His fangs retreated back where they came from.
    Kevin finished his beer and stood.
    “I gotta go, Rich.
See you around, okay.”
He clapped Richard on the shoulder.
    Kevin walked for the door, which now was blocked by several of the celebrants.
Two dozen men, women and children were striding very purposely in his direction.
    Kevin backed up until he bumped into Richard.
    “I’m sorry, Kevin.
My fellows have decided – you are too good of a player to let off the team.”
His fangs were fully extended and his eyes had that yellowish glow.
    Faced with this moment he always feared, Kevin felt supernaturally calm.
    “This was never really about helping me was it?
You just wanted me to help your team.”
    “We did want to help you, Kevin.
But you can’t blame us if we helped ourselves in the bargain.”
Richard smiled and saliva dripped from his fangs.
    Kevin pointed to the bartender, whose fangs were showing as well.
“At least let a brother be turned by her,” he said.
    Richard nodded.
The bartender flew over the bar.
She and Kevin went off to a private room where she kissed Kevin with an animal intensity and allowed him to make love to her.
At the height of their passions she made him one of the undead.

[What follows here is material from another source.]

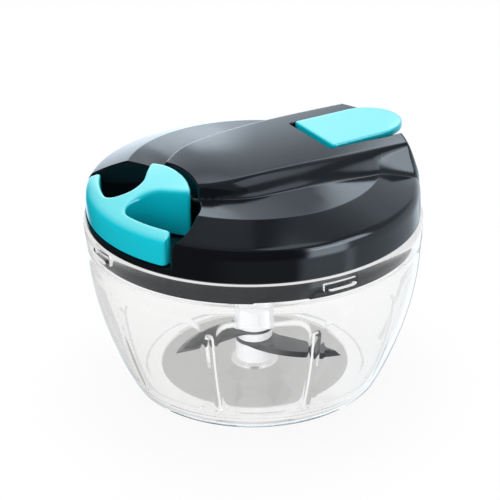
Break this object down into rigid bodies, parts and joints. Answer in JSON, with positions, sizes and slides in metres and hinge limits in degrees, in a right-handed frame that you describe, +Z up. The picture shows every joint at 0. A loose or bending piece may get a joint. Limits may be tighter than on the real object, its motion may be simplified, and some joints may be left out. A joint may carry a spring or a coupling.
{
  "type": "manual food chopper",
  "caption": "Round pull-cord food chopper: clear ribbed bowl, twist-on lid with docked pull handle and flip-up vent cap, curved blades on a removable stem.",
  "frame": {"origin": "centre of the bowl's foot, on the surface it stands on", "axes": "+Z up along the blade axis, -Y towards the pull handle, +Y towards the vent cap"},
  "size_m": [0.13, 0.13, 0.0949],
  "materials": {
    "lid_slate": "glossy moulded",
    "aqua": "glossy moulded",
    "clear": "clear moulded plastic",
    "white": "satin moulded",
    "blade_steel": "ground stainless",
    "steel": "plain steel",
    "cord": "braided nylon",
    "seal": "soft silicone"
  },
  "bodies": {
    "bowl": {"bowl": "clear", "centre_pin": "steel"},
    "lid": {"lid_cover": "lid_slate", "lid_base": "lid_slate", "drive_bush": "white", "cord_eyelet": "steel", "cord_lead": "cord", "spring_arbor": "white", "arbor_screw": "steel", "cap_pin": "steel", "cover_screw_1": "steel", "cover_screw_2": "steel", "cover_screw_3": "steel", "cover_screw_4": "steel"},
    "reel": {"cord_reel": "white", "cord_winding": "cord", "recoil_spring": "steel", "spring_cover": "steel", "clutch_ring": "white"},
    "blade_unit": {"drive_hub": "white", "stem_head": "white", "blade_stem": "white", "blade_lower": "blade_steel", "blade_middle": "blade_steel", "blade_upper": "blade_steel", "blade_spacer": "white", "stem_foot": "white"},
    "pull_handle": {"handle": "aqua", "knot_plug": "aqua", "cord_end": "cord"},
    "cap": {"vent_cap": "aqua", "vent_seal": "seal"}
  },
  "joints": [
    {"name": "lid_turn", "type": "hinge", "parent": "bowl", "child": "lid", "pos_m": [0, 0, 0.0678], "axis": [0, 0, 1], "range_deg": [0, 18.5]},
    {"name": "handle_pull", "type": "slide", "parent": "lid", "child": "pull_handle", "axis": [0, -1, 0], "range_m": [0, 0.35], "stiffness_N_per_m": 6, "springref_m": -0.25},
    {"name": "reel_spin", "type": "hinge", "parent": "lid", "child": "reel", "pos_m": [0, 0, 0.075], "axis": [0, 0, 1], "range_deg": [-1002, 0]},
    {"name": "blade_spin", "type": "hinge", "parent": "lid", "child": "blade_unit", "pos_m": [0, 0, 0.04], "axis": [0, 0, 1], "range_deg": [-1002, 0]},
    {"name": "cap_hinge", "type": "hinge", "parent": "lid", "child": "cap", "pos_m": [0, 0.029, 0.0912], "axis": [1, 0, 0], "range_deg": [0, 100]}
  ],
  "couplings": [
    {"joint": "reel_spin", "follows": "handle_pull", "rad_per_m": -49.875},
    {"joint": "blade_spin", "follows": "handle_pull", "rad_per_m": -49.875}
  ]
}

    Kevin divorced Audrey and sees his daughter every weekend, Kevin being careful to stay indoors until it gets dark outside.
He married the bartender, Venus, thoroughly enjoying the company of a woman who sucks the life out of other men, not him.
    The UnHoly Rollers continue to play and win championships but after their last title Howard Fineman ran into a wooden stake held by a vampire hunter in Argentina.
Howard was down there looking for a new market for the rubber sole shoes he manufactured.
    The UnHoly Rollers are looking for a new fellow.
Are you an excellent bowler with minimal prejudices?
If so, there is room for you on the team.